▶ **Your instructions**
Output all of the data below exactly as given.

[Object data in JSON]

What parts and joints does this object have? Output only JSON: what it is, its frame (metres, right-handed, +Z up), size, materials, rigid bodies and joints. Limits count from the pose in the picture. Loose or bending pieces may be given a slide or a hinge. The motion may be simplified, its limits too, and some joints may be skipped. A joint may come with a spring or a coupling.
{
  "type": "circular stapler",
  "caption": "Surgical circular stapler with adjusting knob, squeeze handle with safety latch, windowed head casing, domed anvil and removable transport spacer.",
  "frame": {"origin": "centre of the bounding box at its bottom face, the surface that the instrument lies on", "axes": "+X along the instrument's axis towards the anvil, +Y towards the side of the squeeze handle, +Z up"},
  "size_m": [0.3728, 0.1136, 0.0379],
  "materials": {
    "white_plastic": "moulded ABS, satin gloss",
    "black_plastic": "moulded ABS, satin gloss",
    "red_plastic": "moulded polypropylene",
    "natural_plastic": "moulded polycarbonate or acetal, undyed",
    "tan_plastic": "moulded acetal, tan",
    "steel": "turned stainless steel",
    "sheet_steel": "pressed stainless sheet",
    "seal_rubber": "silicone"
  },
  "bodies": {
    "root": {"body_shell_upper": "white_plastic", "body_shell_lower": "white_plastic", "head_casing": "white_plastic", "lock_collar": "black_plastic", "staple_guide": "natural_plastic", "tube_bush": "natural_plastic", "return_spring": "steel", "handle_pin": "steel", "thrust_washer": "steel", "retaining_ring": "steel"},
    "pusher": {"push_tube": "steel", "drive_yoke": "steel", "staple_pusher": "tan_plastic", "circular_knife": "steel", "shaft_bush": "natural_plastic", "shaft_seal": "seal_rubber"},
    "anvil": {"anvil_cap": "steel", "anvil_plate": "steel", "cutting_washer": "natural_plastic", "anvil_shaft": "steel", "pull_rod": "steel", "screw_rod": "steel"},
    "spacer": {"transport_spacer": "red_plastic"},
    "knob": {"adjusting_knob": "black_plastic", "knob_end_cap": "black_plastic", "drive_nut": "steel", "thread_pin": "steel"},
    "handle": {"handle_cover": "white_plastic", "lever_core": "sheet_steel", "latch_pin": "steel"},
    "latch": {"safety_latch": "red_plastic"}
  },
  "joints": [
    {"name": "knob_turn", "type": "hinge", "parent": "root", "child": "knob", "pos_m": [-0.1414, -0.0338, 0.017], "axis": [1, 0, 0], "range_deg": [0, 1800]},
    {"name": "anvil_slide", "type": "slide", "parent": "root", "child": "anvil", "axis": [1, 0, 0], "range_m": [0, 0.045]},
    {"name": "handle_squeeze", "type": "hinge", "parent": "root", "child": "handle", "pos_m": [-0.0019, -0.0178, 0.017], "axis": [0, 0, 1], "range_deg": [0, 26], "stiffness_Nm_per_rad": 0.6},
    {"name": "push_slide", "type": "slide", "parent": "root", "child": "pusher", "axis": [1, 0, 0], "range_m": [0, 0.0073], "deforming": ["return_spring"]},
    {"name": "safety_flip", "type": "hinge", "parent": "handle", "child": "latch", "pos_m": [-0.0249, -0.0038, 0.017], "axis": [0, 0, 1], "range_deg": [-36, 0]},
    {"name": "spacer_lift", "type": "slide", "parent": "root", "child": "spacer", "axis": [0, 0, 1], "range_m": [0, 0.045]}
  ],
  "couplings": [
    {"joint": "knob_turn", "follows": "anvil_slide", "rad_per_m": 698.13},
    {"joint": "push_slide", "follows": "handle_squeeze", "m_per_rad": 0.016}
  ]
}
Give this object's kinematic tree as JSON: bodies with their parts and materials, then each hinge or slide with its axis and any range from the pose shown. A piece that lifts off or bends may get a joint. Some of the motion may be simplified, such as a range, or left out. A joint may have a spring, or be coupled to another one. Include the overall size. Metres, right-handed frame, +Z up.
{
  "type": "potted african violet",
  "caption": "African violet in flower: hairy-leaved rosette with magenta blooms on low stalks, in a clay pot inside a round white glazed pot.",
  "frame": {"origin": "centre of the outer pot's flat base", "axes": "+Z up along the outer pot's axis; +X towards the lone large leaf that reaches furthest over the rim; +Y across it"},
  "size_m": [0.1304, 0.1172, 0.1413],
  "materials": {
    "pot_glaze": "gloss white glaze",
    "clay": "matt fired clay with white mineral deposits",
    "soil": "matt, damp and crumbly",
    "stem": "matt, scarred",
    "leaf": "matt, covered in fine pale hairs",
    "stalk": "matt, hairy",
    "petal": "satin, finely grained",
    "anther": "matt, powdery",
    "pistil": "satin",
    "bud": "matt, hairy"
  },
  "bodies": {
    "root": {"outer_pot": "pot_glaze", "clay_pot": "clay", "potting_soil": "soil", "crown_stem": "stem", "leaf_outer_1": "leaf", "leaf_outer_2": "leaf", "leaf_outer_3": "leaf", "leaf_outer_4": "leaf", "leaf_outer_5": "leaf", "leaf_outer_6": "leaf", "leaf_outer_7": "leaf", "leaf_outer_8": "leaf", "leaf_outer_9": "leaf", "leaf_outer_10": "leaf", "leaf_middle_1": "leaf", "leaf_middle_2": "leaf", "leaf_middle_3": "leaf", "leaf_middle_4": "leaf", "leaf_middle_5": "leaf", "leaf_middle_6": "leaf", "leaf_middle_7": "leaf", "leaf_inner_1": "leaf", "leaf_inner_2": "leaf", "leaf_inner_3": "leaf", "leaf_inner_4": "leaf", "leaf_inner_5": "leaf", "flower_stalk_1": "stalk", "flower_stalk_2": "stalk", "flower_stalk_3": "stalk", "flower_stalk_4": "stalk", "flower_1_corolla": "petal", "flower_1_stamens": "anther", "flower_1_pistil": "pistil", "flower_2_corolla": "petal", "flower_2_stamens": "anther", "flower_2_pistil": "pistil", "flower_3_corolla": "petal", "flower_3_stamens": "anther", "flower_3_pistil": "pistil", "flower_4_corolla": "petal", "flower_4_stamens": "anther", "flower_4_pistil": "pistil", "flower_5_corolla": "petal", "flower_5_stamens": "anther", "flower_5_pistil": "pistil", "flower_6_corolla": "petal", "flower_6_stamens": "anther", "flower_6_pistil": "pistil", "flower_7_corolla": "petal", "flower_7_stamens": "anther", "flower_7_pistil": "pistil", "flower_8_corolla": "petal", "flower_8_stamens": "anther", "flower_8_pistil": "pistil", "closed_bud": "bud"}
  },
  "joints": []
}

▶ **Response to the exercise**
What parts and joints does this object have? Output only JSON: what it is, its frame (metres, right-handed, +Z up), size, materials, rigid bodies and joints. Limits count from the pose in the picture. Loose or bending pieces may be given a slide or a hinge. The motion may be simplified, its limits too, and some joints may be skipped. A joint may come with a spring or a coupling.
{
  "type": "circular stapler",
  "caption": "Surgical circular stapler with adjusting knob, squeeze handle with safety latch, windowed head casing, domed anvil and removable transport spacer.",
  "frame": {"origin": "centre of the bounding box at its bottom face, the surface that the instrument lies on", "axes": "+X along the instrument's axis towards the anvil, +Y towards the side of the squeeze handle, +Z up"},
  "size_m": [0.3728, 0.1136, 0.0379],
  "materials": {
    "white_plastic": "moulded ABS, satin gloss",
    "black_plastic": "moulded ABS, satin gloss",
    "red_plastic": "moulded polypropylene",
    "natural_plastic": "moulded polycarbonate or acetal, undyed",
    "tan_plastic": "moulded acetal, tan",
    "steel": "turned stainless steel",
    "sheet_steel": "pressed stainless sheet",
    "seal_rubber": "silicone"
  },
  "bodies": {
    "root": {"body_shell_upper": "white_plastic", "body_shell_lower": "white_plastic", "head_casing": "white_plastic", "lock_collar": "black_plastic", "staple_guide": "natural_plastic", "tube_bush": "natural_plastic", "return_spring": "steel", "handle_pin": "steel", "thrust_washer": "steel", "retaining_ring": "steel"},
    "pusher": {"push_tube": "steel", "drive_yoke": "steel", "staple_pusher": "tan_plastic", "circular_knife": "steel", "shaft_bush": "natural_plastic", "shaft_seal": "seal_rubber"},
    "anvil": {"anvil_cap": "steel", "anvil_plate": "steel", "cutting_washer": "natural_plastic", "anvil_shaft": "steel", "pull_rod": "steel", "screw_rod": "steel"},
    "spacer": {"transport_spacer": "red_plastic"},
    "knob": {"adjusting_knob": "black_plastic", "knob_end_cap": "black_plastic", "drive_nut": "steel", "thread_pin": "steel"},
    "handle": {"handle_cover": "white_plastic", "lever_core": "sheet_steel", "latch_pin": "steel"},
    "latch": {"safety_latch": "red_plastic"}
  },
  "joints": [
    {"name": "knob_turn", "type": "hinge", "parent": "root", "child": "knob", "pos_m": [-0.1414, -0.0338, 0.017], "axis": [1, 0, 0], "range_deg": [0, 1800]},
    {"name": "anvil_slide", "type": "slide", "parent": "root", "child": "anvil", "axis": [1, 0, 0], "range_m": [0, 0.045]},
    {"name": "handle_squeeze", "type": "hinge", "parent": "root", "child": "handle", "pos_m": [-0.0019, -0.0178, 0.017], "axis": [0, 0, 1], "range_deg": [0, 26], "stiffness_Nm_per_rad": 0.6},
    {"name": "push_slide", "type": "slide", "parent": "root", "child": "pusher", "axis": [1, 0, 0], "range_m": [0, 0.0073], "deforming": ["return_spring"]},
    {"name": "safety_flip", "type": "hinge", "parent": "handle", "child": "latch", "pos_m": [-0.0249, -0.0038, 0.017], "axis": [0, 0, 1], "range_deg": [-36, 0]},
    {"name": "spacer_lift", "type": "slide", "parent": "root", "child": "spacer", "axis": [0, 0, 1], "range_m": [0, 0.045]}
  ],
  "couplings": [
    {"joint": "knob_turn", "follows": "anvil_slide", "rad_per_m": 698.13},
    {"joint": "push_slide", "follows": "handle_squeeze", "m_per_rad": 0.016}
  ]
}
Give this object's kinematic tree as JSON: bodies with their parts and materials, then each hinge or slide with its axis and any range from the pose shown. A piece that lifts off or bends may get a joint. Some of the motion may be simplified, such as a range, or left out. A joint may have a spring, or be coupled to another one. Include the overall size. Metres, right-handed frame, +Z up.
{
  "type": "potted african violet",
  "caption": "African violet in flower: hairy-leaved rosette with magenta blooms on low stalks, in a clay pot inside a round white glazed pot.",
  "frame": {"origin": "centre of the outer pot's flat base", "axes": "+Z up along the outer pot's axis; +X towards the lone large leaf that reaches furthest over the rim; +Y across it"},
  "size_m": [0.1304, 0.1172, 0.1413],
  "materials": {
    "pot_glaze": "gloss white glaze",
    "clay": "matt fired clay with white mineral deposits",
    "soil": "matt, damp and crumbly",
    "stem": "matt, scarred",
    "leaf": "matt, covered in fine pale hairs",
    "stalk": "matt, hairy",
    "petal": "satin, finely grained",
    "anther": "matt, powdery",
    "pistil": "satin",
    "bud": "matt, hairy"
  },
  "bodies": {
    "root": {"outer_pot": "pot_glaze", "clay_pot": "clay", "potting_soil": "soil", "crown_stem": "stem", "leaf_outer_1": "leaf", "leaf_outer_2": "leaf", "leaf_outer_3": "leaf", "leaf_outer_4": "leaf", "leaf_outer_5": "leaf", "leaf_outer_6": "leaf", "leaf_outer_7": "leaf", "leaf_outer_8": "leaf", "leaf_outer_9": "leaf", "leaf_outer_10": "leaf", "leaf_middle_1": "leaf", "leaf_middle_2": "leaf", "leaf_middle_3": "leaf", "leaf_middle_4": "leaf", "leaf_middle_5": "leaf", "leaf_middle_6": "leaf", "leaf_middle_7": "leaf", "leaf_inner_1": "leaf", "leaf_inner_2": "leaf", "leaf_inner_3": "leaf", "leaf_inner_4": "leaf", "leaf_inner_5": "leaf", "flower_stalk_1": "stalk", "flower_stalk_2": "stalk", "flower_stalk_3": "stalk", "flower_stalk_4": "stalk", "flower_1_corolla": "petal", "flower_1_stamens": "anther", "flower_1_pistil": "pistil", "flower_2_corolla": "petal", "flower_2_stamens": "anther", "flower_2_pistil": "pistil", "flower_3_corolla": "petal", "flower_3_stamens": "anther", "flower_3_pistil": "pistil", "flower_4_corolla": "petal", "flower_4_stamens": "anther", "flower_4_pistil": "pistil", "flower_5_corolla": "petal", "flower_5_stamens": "anther", "flower_5_pistil": "pistil", "flower_6_corolla": "petal", "flower_6_stamens": "anther", "flower_6_pistil": "pistil", "flower_7_corolla": "petal", "flower_7_stamens": "anther", "flower_7_pistil": "pistil", "flower_8_corolla": "petal", "flower_8_stamens": "anther", "flower_8_pistil": "pistil", "closed_bud": "bud"}
  },
  "joints": []
}